Limit Laws#

Limit laws are a set of rules that tells us how to handle taking limits.

All limit laws need \(f(x)\) and \(g(x)\) to be defined for all values of \(x\) where \(x \ne a\) on an open interval.

We then say that:

\[ \begin{align}\begin{aligned}\lim_{x \to a} f(x) = L(x)\\\lim_{x \to a} g(x) = M(x)\end{aligned}\end{align} \]

With all the laws, try to think why it makes sense.

Addition#

The limit of sum of two functions is the sum of the limit of each function.

\[\lim_{x \to a}(L+M) = P\]

\[\lim_{x \to a} f(x) + \lim_{x \to a} g(x) = \lim_{x \to a} [f(x) + g(x)]\]

The limit of the difference of two functions is the difference of the limit of each function.

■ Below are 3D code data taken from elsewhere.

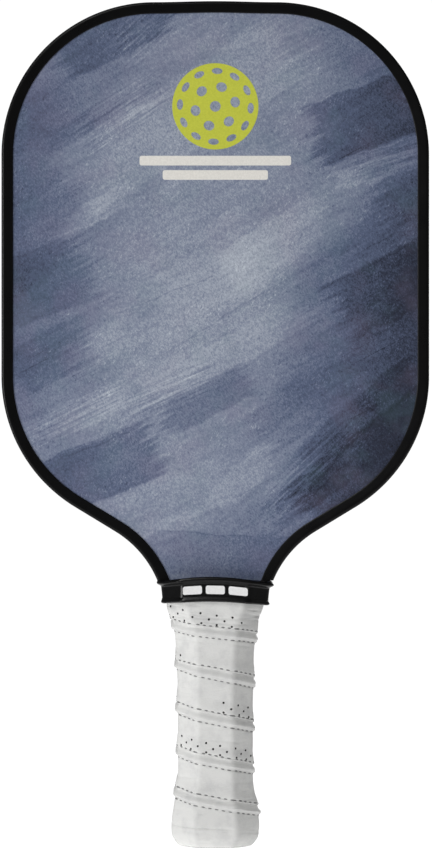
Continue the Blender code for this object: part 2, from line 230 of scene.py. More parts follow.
def add_piece(name, verts, faces, materials, body, smooth_angle=40):
    """A smooth-shaded piece, from points in millimetres, that rides on a body."""
    mesh = bpy.data.meshes.new(name)
    mesh.from_pydata((np.asarray(verts, float) * MM).tolist(), [], faces)
    for material in materials:
        mesh.materials.append(material)
    mesh.shade_smooth()
    mesh.set_sharp_from_angle(angle=math.radians(smooth_angle))
    obj = add_object(name, mesh)
    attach(obj, body)
    return obj


def face_outwards(obj):
    bm = bmesh.new()
    bm.from_mesh(obj.data)
    bmesh.ops.recalc_face_normals(bm, faces=bm.faces)
    bm.to_mesh(obj.data)
    bm.free()


def loft(rings, close_rows=False, cap=False):
    """Points and faces of a skin through rings with equal numbers of points."""
    rings = np.asarray(rings, float)
    rows, count = rings.shape[:2]
    faces = []
    for r in range(rows if close_rows else rows - 1):
        low, high = r * count, ((r + 1) % rows) * count
        for i in range(count):
            j = (i + 1) % count
            faces.append((low + i, low + j, high + j, high + i))
    if cap:
        faces.append(tuple(range(count - 1, -1, -1)))
        faces.append(tuple((rows - 1) * count + i for i in range(count)))
    return rings.reshape(-1, 3), faces


def smoothstep(x, low, high):
    t = np.clip((x - low) / (high - low), 0.0, 1.0)
    return t * t * (3 - 2 * t)


def spline(points, samples):
    """A smooth open curve through the points, as rows of values."""
    points = np.asarray(points, float)
    padded = np.vstack([2 * points[0] - points[1], points, 2 * points[-1] - points[-2]])
    at = np.linspace(0, len(points) - 1 - 1e-9, samples)
    k = at.astype(int)
    t = (at - k)[:, None]
    p0, p1, p2, p3 = padded[k], padded[k + 1], padded[k + 2], padded[k + 3]
    return 0.5 * (
        2 * p1 + (p2 - p0) * t + (2 * p0 - 5 * p1 + 4 * p2 - p3) * t**2 + (3 * p1 - p0 - 3 * p2 + p3) * t**3
    )


# Octagonal sections ----------------------


def octagon(half_x, half_y, bevel, count, rounding=OCTAGON_ROUNDING):
    """Evenly spaced points round a round-cornered octagon, from the middle of the front towards +X, and
    the angle of the outward normal at each, as count + 1 rows of x, y, angle."""
    inward = rounding / math.cos(math.pi / 8)
    corners = [
        (half_x - bevel, -half_y),
        (half_x, bevel - half_y),
        (half_x, half_y - bevel),
        (half_x - bevel, half_y),
        (bevel - half_x, half_y),
        (-half_x, half_y - bevel),
        (-half_x, bevel - half_y),
        (bevel - half_x, -half_y),
    ]
    path = [(0.0, -half_y, -math.pi / 2)]
    for k, (x, y) in enumerate(corners):
        start = -math.pi / 2 + k * math.pi / 4
        middle = start + math.pi / 8
        centre_x, centre_y = x - inward * math.cos(middle), y - inward * math.sin(middle)
        for angle in np.linspace(start, start + math.pi / 4, OCTAGON_CORNER_POINTS):
            path.append((centre_x + rounding * math.cos(angle), centre_y + rounding * math.sin(angle), angle))
    path.append((0.0, -half_y, 1.5 * math.pi))
    path = np.array(path)
    steps = np.hypot(np.diff(path[:, 0]), np.diff(path[:, 1]))
    run = np.concatenate([[0.0], np.cumsum(steps)])
    even = np.linspace(0.0, run[-1], count + 1)
    return np.stack([np.interp(even, run, path[:, k]) for k in range(3)], axis=1)


def section_table():
    """The bare handle's sections, one every SECTION_STEP of height."""
    stations = np.array(HANDLE_STATIONS)
    curve = spline(stations, samples=600)
    heights = np.arange(0.0, SECTION_TOP, SECTION_STEP)
    sizes = [np.interp(heights, curve[:, 0], curve[:, k]) for k in (1, 2, 3)]
    return np.array([octagon(x, y, b, SECTION_COUNT) for x, y, b in zip(*sizes)])


SECTIONS = section_table()


def on_handle(u, z, offset):
    """Points on the handle moved out by offset. u goes once round, from the middle of the front to +X."""
    row = np.clip(z / SECTION_STEP, 0, len(SECTIONS) - 1.001)
    column = (u % 1.0) * SECTION_COUNT
    r, c = row.astype(int), np.minimum(column.astype(int), SECTION_COUNT - 1)
    fr, fc = (row - r)[..., None], (column - c)[..., None]
    low = SECTIONS[r, c] * (1 - fc) + SECTIONS[r, c + 1] * fc
    high = SECTIONS[r + 1, c] * (1 - fc) + SECTIONS[r + 1, c + 1] * fc
    place = low * (1 - fr) + high * fr
    x = place[..., 0] + offset * np.cos(place[..., 2])
    y = place[..., 1] + offset * np.sin(place[..., 2])
    return np.stack([x, y, z], axis=-1), place[..., 2]


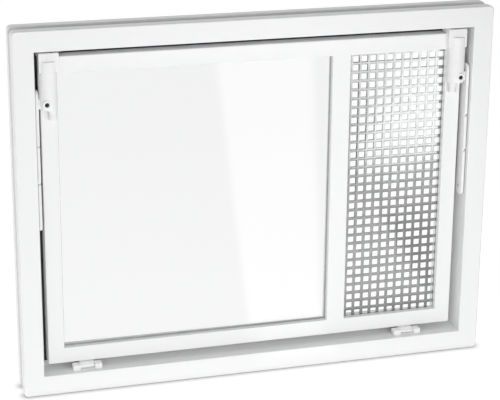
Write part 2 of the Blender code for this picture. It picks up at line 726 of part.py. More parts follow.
def main():
    clear_scene()
    white = make_material("white_plastic", (0.90, 0.90, 0.90), 0.28)
    grey_seal = make_material("grey_seal", (0.30, 0.31, 0.31), 0.6)
    black_seal = make_material("black_seal", (0.03, 0.03, 0.03), 0.6)
    glass = make_material("clear_glass", (0.93, 0.96, 0.95), 0.02, alpha=0.35)
    sheet_steel = make_material("galvanised_sheet", (0.62, 0.63, 0.63), 0.38, metallic=1.0)
    zinc = make_material("zinc_steel", (0.55, 0.56, 0.56), 0.35, metallic=1.0)
    coated = make_material("white_coated_steel", (0.88, 0.88, 0.88), 0.35)

    pivot = bpy.data.objects.new("sash_pivot", None)
    pivot.location = (0, AXIS_Y, AXIS_Z)
    bpy.context.scene.collection.objects.link(pivot)

    build_frame(white)
    build_rebate_seal(black_seal)
    build_sash_bars(white, pivot)
    build_mullion(white, pivot)
    build_glazing(grey_seal, white, glass, pivot)
    build_perforated_sheet(sheet_steel, pivot)
    for side in SIDES:
        build_hinge(side, white, zinc, pivot)
        build_keeper(side, zinc)
        build_corner_block(side, white, pivot)
        build_housing(side, white, zinc, pivot)
        build_bolt(side, white, zinc, black_seal, pivot)
        build_stay(side, coated, pivot)


main()
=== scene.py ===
"""Looks of the white tilt-in utility window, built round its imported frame.

The room side faces -Y and +Z is up. Profiles, mouldings and fittings that show are made again
here with rounded edges, and every surface gets a material made of nodes. Lengths are in metres.
"""

import json
import math

import bmesh
import bpy
from mathutils import Matrix, Vector


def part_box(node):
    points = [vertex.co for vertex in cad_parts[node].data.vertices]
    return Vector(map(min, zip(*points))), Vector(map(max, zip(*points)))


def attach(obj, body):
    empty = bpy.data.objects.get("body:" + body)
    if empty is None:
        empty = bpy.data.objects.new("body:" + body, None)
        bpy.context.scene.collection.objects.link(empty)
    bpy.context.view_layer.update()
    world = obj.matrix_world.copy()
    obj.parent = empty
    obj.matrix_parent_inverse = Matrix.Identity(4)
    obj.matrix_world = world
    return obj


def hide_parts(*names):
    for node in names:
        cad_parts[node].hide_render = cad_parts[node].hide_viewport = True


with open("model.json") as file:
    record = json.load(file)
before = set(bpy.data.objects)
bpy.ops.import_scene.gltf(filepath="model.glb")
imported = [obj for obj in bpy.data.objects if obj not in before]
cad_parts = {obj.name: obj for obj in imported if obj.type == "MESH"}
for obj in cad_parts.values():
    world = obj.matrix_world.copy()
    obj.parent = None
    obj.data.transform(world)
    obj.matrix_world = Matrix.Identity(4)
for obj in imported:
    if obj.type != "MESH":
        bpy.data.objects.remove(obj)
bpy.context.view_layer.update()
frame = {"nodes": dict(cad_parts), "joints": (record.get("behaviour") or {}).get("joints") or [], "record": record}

MM = 0.001
SIDES = {"left": -1, "right": 1}

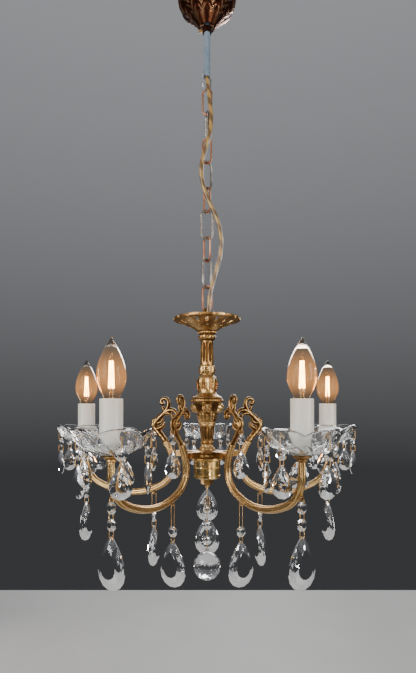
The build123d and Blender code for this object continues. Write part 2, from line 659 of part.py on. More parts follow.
loops = [item for item in scroll_strand if item[0] not in (bead.part, small_drop)]
glasses = [item for item in scroll_strand if item[0] in (bead.part, small_drop)]
for node, on_pan, on_scroll in (("small_drops", pan_glass, glasses), ("drop_pins", pan_pins, loops)):
    with BuildPart() as group:
        for heading, pan_turn in zip(ARM_HEADINGS, PAN_TURNS):
            place_all(on_scroll, turned(SCROLL_EYE_AT, 0, 0, heading))
            at_end = turned(ARM_REACH, 0, 0, heading)
            for k in range(PETALS):
                place_all(on_pan, at_end * turned(0, 0, 0, pan_turn - heading + 360 / PETALS * k))
    write(node, group)

# ---------------------------------------------------------------- the flex laced through the chain
FLEX_POINTS = [
    (0, 0, -128), (0, 0, -144), (2.2, -7, -163), (4, -11.5, -184), (6.5, -13.5, -206),
    (5, -13.5, -232), (-3, -12.5, -258), (-9.5, -12.5, -282), (-7, -12.5, -308), (3, -12.5, -334),
    (15, -12.5, -358), (21.5, -12.5, -386), (20, -12.5, -414), (12, -12.5, -440),
    (4, -10, -468), (1.5, -8.9, -496), (1.5, -8.9, -524),
]


def corner_radii(points):
    """The largest arc that each corner's two runs allow."""
    ends = [Vector(*p) for p in points]
    radii = []
    for a, b, c in zip(ends, ends[1:], ends[2:]):
        turn = math.radians((b - a).get_angle(c - b))
        radii.append(0.45 * min((b - a).length, (c - b).length) / math.tan(turn / 2))
    return radii


radii = corner_radii(FLEX_POINTS)
print("flex radii", [round(r) for r in radii])
with BuildPart() as flex:
    with BuildLine() as route:
        FilletPolyline(*FLEX_POINTS, radius=radii)
    with BuildSketch(Plane(origin=FLEX_POINTS[0], z_dir=(0, 0, -1))):
        Circle(FLEX_R)
    sweep()
long = route.wire().length
fullness = flex.part.volume / (math.pi * FLEX_R ** 2 * long)
print(f"flex {long:.0f} mm, volume / (section * length) = {fullness:.4f}")
write("flex", flex)
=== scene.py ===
# %% [markdown]
# # A brass chandelier with cut crystal drops
# The engineering model of the chandelier arrives as a fixed frame: every casting, link and
# lamp is already at its real size and place. This lesson gives it its looks, one piece and
# one finish at a time. All lengths are metres, and z = 0 is the ceiling.

# %% Load the frame
import math
import bpy
import numpy as np
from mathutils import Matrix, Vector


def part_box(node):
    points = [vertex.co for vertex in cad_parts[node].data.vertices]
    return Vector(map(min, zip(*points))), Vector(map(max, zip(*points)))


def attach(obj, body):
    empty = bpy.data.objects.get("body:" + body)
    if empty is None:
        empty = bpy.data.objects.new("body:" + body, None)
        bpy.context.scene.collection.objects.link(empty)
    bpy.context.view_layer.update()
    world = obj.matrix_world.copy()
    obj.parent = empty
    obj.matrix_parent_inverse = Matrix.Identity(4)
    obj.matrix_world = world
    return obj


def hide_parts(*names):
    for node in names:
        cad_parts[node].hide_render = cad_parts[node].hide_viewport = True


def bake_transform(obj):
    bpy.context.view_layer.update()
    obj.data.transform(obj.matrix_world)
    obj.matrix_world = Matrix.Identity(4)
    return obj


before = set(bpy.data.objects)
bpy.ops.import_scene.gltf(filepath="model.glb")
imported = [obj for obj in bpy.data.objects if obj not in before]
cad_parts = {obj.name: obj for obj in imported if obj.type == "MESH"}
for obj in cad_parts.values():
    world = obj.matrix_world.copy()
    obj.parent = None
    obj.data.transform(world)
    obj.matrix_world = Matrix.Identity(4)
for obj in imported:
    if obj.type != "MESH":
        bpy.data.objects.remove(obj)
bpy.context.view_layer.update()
MM = 0.001

# %% [markdown]
# The camera stands level in front of the lamp and looks along +Y. More of the model is above
# the camera than below it, so the lens is shifted instead of tilted, which keeps every
# hanging strand upright.

# %% Camera
camera = bpy.data.objects.new("camera", bpy.data.cameras.new("camera"))
bpy.context.scene.collection.objects.link(camera)
camera.location = (0.0015, -0.741, -0.650)
camera.rotation_euler = (math.radians(90), 0, 0)
camera.data.lens = 26.4
camera.data.sensor_width = 36
camera.data.shift_y = 0.118
bpy.context.scene.camera = camera
print("camera lens", round(camera.data.lens, 1), "mm, shift", round(camera.data.shift_y, 3))

# %% [markdown]
# Sizes that several pieces share. They repeat the design's own driving dimensions, and
# heights come from the frame's boxes, so each finish sits on the casting it belongs to.

# %% Shared sizes
ARM_HEADINGS = (-122.5, -57.5, 17.0, 90.0, 163.0)
PAN_TURNS = (-65.0, -132.0, -36.0, -54.0, -144.0)
ARM_REACH = 204.5
REACH = ARM_REACH * MM
PETALS = 5
top_of = {name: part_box(name)[1].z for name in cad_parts}
bottom_of = {name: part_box(name)[0].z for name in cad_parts}
PAN_TOP, PAN_BOTTOM = top_of["pan_1"], bottom_of["pan_1"]
SLEEVE_TOP = top_of["candle_1"]
SPIDER = top_of["spider"]
print("pan", round(PAN_BOTTOM, 4), round(PAN_TOP, 4), "spider", round(SPIDER, 4))

# %% [markdown]
# Shader maths reads best as plain expressions. This small class wraps a socket, so that
# 1 - mask * 0.5 adds the Math nodes by itself; everything else comes from Shader.node.


# %% A small language for materials
class Value:
    """A number on its way through a material: + - * / and ** on it add Math nodes."""

    def __init__(self, tree, socket):
        self.tree, self.socket = tree, socket

    def math(self, operation, other, swapped=False):
        node = self.tree.nodes.new("ShaderNodeMath")
        node.operation = operation
        for slot, value in zip(node.inputs, (other, self) if swapped else (self, other)):
            plug(self.tree, slot, value)
        return Value(self.tree, node.outputs[0])

    def __add__(self, other):
        return self.math("ADD", other)

    def __sub__(self, other):
        return self.math("SUBTRACT", other)

    def __rsub__(self, other):
        return self.math("SUBTRACT", other, swapped=True)

    def __mul__(self, other):
        return self.math("MULTIPLY", other)

    def __truediv__(self, other):
        return self.math("DIVIDE", other)

    def __pow__(self, other):
        return self.math("POWER", other)

    __radd__, __rmul__ = __add__, __mul__


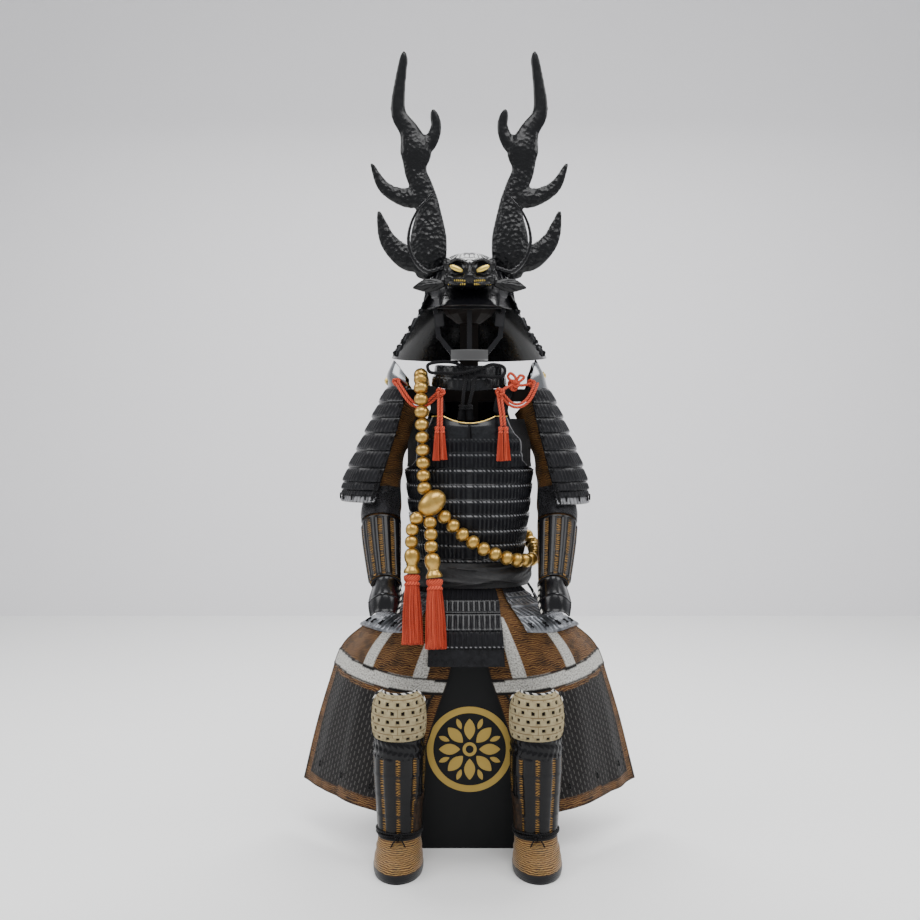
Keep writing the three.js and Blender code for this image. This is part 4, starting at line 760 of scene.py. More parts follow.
black_lame = laced_paint("black_lame", (0.0045, 0.0048, 0.0056), (0.008, 0.008, 0.010))
turns = NECK_SWEEP * np.linspace(-1, 1, 9)
neck_rows = [
    np.stack([
        row["half_width"] * np.sin(turns),
        BOWL_MIDDLE + row["back"] * np.cos(turns),
        row["z"] - row["drop"] * (1 - np.cos(turns)) / 2,
    ], axis=1)
    for row in NECK_ROWS
]
across, down = np.linspace(0, 1, NECK_ACROSS), np.linspace(0, 1, NECK_DOWN)
neck_grid = surface(neck_rows, across, down)
fraction = (down * NECK_LAMES * 0.9999)[:, None] % 1
widths = middle_widths(neck_grid)
lace = lacing(widths, fraction, 0.042, 0.004) * (fraction > 0.05)
near_end = np.minimum(across, 1 - across)[None] * (widths[:, -1:] - widths[:, :1])
knots = round_top(np.clip((near_end - 0.012) / 0.006, -1, 1)) * round_top(np.clip((fraction - 0.45) / 0.3,
    -1, 1))
neck_relief = 0.003 * (1 - fraction) + 0.0022 * lace + 0.005 * knots
neck_guard = plate_on(
    "neck_guard_lames", neck_grid, 1, 0.002, neck_relief, SEAM,
    marks={"lace": np.maximum(lace, knots), "silver": 0.0}
)
dress(neck_guard, black_lame, "lacquer", "neck_guard")


def edge_knots(name, points, outward, size, seed):
    """Small black lace loops that stand out along the free edge of hanging lames."""
    chance = random.Random(seed)
    loops = []
    for point, out in zip(points, outward):
        centre = point + out * size * 0.55
        loops.append(knot("loop", centre, size * chance.uniform(0.85, 1.1), chance.randint(0, 99)))
    return dress(merged(name, loops), black_silk, "black_cloth")


neck_out = normals_of(neck_grid, 1)
for letter, column in [("l", 4), ("r", -5)]:
    rows = (np.arange(0.5, 2 * NECK_LAMES) / (2 * NECK_LAMES) * (len(down) - 1)).astype(int)
    edge_knots(f"neck_guard_loops_{letter}", neck_grid[rows, column], neck_out[rows, column], 0.0068, 61)

# Face frame and chin plate
# A dark steel frame holds the place of a face, with a middle bar, grey felt pads at the temples and a
# bright bent chin plate.
dark_steel = Paint("dark_steel", (0.012, 0.012, 0.014), 0.36, 0.5)
dark_steel.roughen(dark_steel.noise(50), 0.24, 0.42)
dark_steel.bump(dark_steel.noise(160, 4, (1, 1, 0.1)), 0.0003, 0.4)
keep("face_frame", dark_steel.material, 0.0012)
bright_steel = Paint("bright_steel", (0.15, 0.15, 0.15), 0.3, 1.0)
bright_steel.roughen(bright_steel.noise(30), 0.26, 0.38)
bright_steel.bump(bright_steel.noise(400, 3, (1, 1, 0.05)), 0.0001, 0.3)
CHIN_HALF, CHIN_LOW, CHIN_HIGH, CHIN_BOW = 0.042, 1.120, 1.145, 0.014
FACE_FRONT = -0.104
chin_places = np.linspace(-1, 1, 48)
chin_rows = [
    np.stack([CHIN_HALF * chin_places, FACE_FRONT - SEAM - CHIN_BOW * (1 - chin_places**2), np.full(48, z)],
        axis=1)
    for z in (CHIN_HIGH, CHIN_LOW)
]
chin_grid = surface(chin_rows, np.linspace(0, 1, 48), np.linspace(0, 1, 16))
chin_edge = 0.0006 * np.abs(np.linspace(-1, 1, 16)[:, None]) ** 10
dress(plate_on("chin_plate", chin_grid, -1, PLATE, chin_edge), bright_steel.material, "steel", "chin_band")


def slab(name, centre, size, rounding=0.002, turn=(0, 0, 0)):
    """A small block with rounded edges."""
    mesh = bpy.data.meshes.new(name)
    work = bmesh.new()
    bmesh.ops.create_cube(work, size=1)
    bmesh.ops.scale(work, vec=size, verts=work.verts)
    bmesh.ops.bevel(work, geom=work.edges, offset=rounding, segments=3, affect="EDGES")
    work.to_mesh(mesh)
    work.free()
    piece = piece_of(mesh, 30)
    piece.location = centre
    piece.rotation_euler = [math.radians(angle) for angle in turn]
    return piece


grey_felt = Paint("grey_felt", (0.030, 0.030, 0.032), 0.85)
grey_felt.bump(grey_felt.noise(500), 0.0006)
dress(slab("face_bar", (0, -0.106, 1.188), (0.012, 0.004, 0.100), 0.0012), dark_steel.material, "dark_steel")
for letter, side in SIDES:
    pad = slab(f"temple_pad_{letter}", (side * 0.070, -0.107, 1.214), (0.020, 0.006, 0.030), 0.002,
        (0, side * 8, 0))
    dress(pad, grey_felt.material, "black_cloth")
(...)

\[\lim_{x \to a}(L-M) = P\]

\[\lim_{x \to a} f(x) - \lim_{x \to a} g(x) = \lim_{x \to a} [f(x) - g(x)]\]

The limit of the multiplication of two functions is the multiplication of the limit of each function.

\[\lim_{x \to a}(L \cdot M) = P\]

\[\lim_{x \to a} f(x) \cdot \lim_{x \to a} g(x) = \lim_{x \to a} [f(x) \cdot g(x)]\]

The limit of the division of two functions is the division of the limit of each function. Where \(g(x) \ne 0\)

\[\lim_{x \to a}{({L \over M})} = P\]

\[{{\lim_{x \to a} f(x)} \over { \lim_{x \to a} g(x)}} = \lim_{x \to a} [{f(x) \over g(x)}]\]